やはり、プロ経営者のように未知の企業に足を踏み入れるような方たちの場合は、それなりの中身と質を伴った転職経験を、ある程度の回数実体験していくべきなのでしょうね。
【荒井】「生まれて初めて45歳で転職してプロ経営者になりました」では、社員の方々も不安を感じるかもしれませんよね。
【小杉】そういうことになりますね。一般社員やマネージャークラスの転職回数を語るのとは、判断基準が違うんです。
【小杉】これは実に面白い共通性ですね。「子どもの頃から成績優秀だった」などと言われてしまうと、私などは手も足も出なくなりますけれども(笑)
【荒井】謙虚な方が多かったので、インタビューの席では謙遜されていましたが、それでも「成績が低かった」とは誰もおっしゃらないので、たぶん皆さん相当に優秀だったのではないかと推察しています。
「帰国子女だったので苦労した」とか「他のことに夢中になり、成績が下がった時期がある」という話が出たこともありましたが、もともと頭の良いお子さんだったことは、はっきりわかりました。中には「俺は神童だった」と冗談めかして話す方もいましたし(笑)。
【小杉】この結果を目にしたとき、私も自分との違いを突きつけられたようで愕然としましたが(笑)、思い直して真剣に考えてみると「もともと賢い子どもだった」ことが実はとても重要な意味を持っているんじゃないか、と感じ始めたんです。「神童だったのだから、そういう人は会社の社長になるに決まっている」とか、そういう単純な話ではなく、小さい頃から成功体験を得たことが、その人の心理にプラスの働きをしていったんではないか、と。

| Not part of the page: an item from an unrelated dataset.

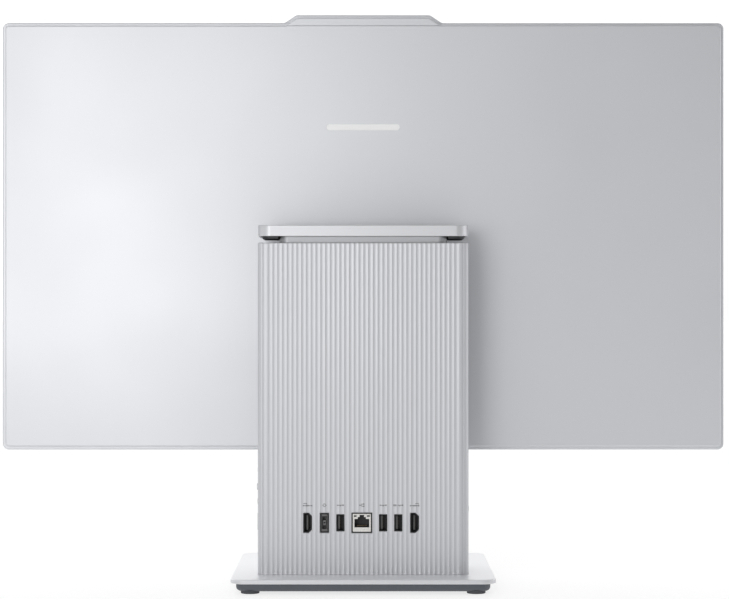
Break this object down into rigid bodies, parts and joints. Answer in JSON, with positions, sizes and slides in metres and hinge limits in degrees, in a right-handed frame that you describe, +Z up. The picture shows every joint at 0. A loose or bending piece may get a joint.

有名なカナダ人心理学者のアルバート・バンデューラが以前から提唱している自己効力感(セルフ・エフィカシー)の理論を、私は以前から注目していて、これが人のキャリア形成にも大きな意味を持つのだということを本に書いたりもしてきました。そして、この自己効力感を今回の20人が高水準に備えているのではないか、という仮説を立ててみると、他の複数の共通点にも説明がつくことに気づいたんです。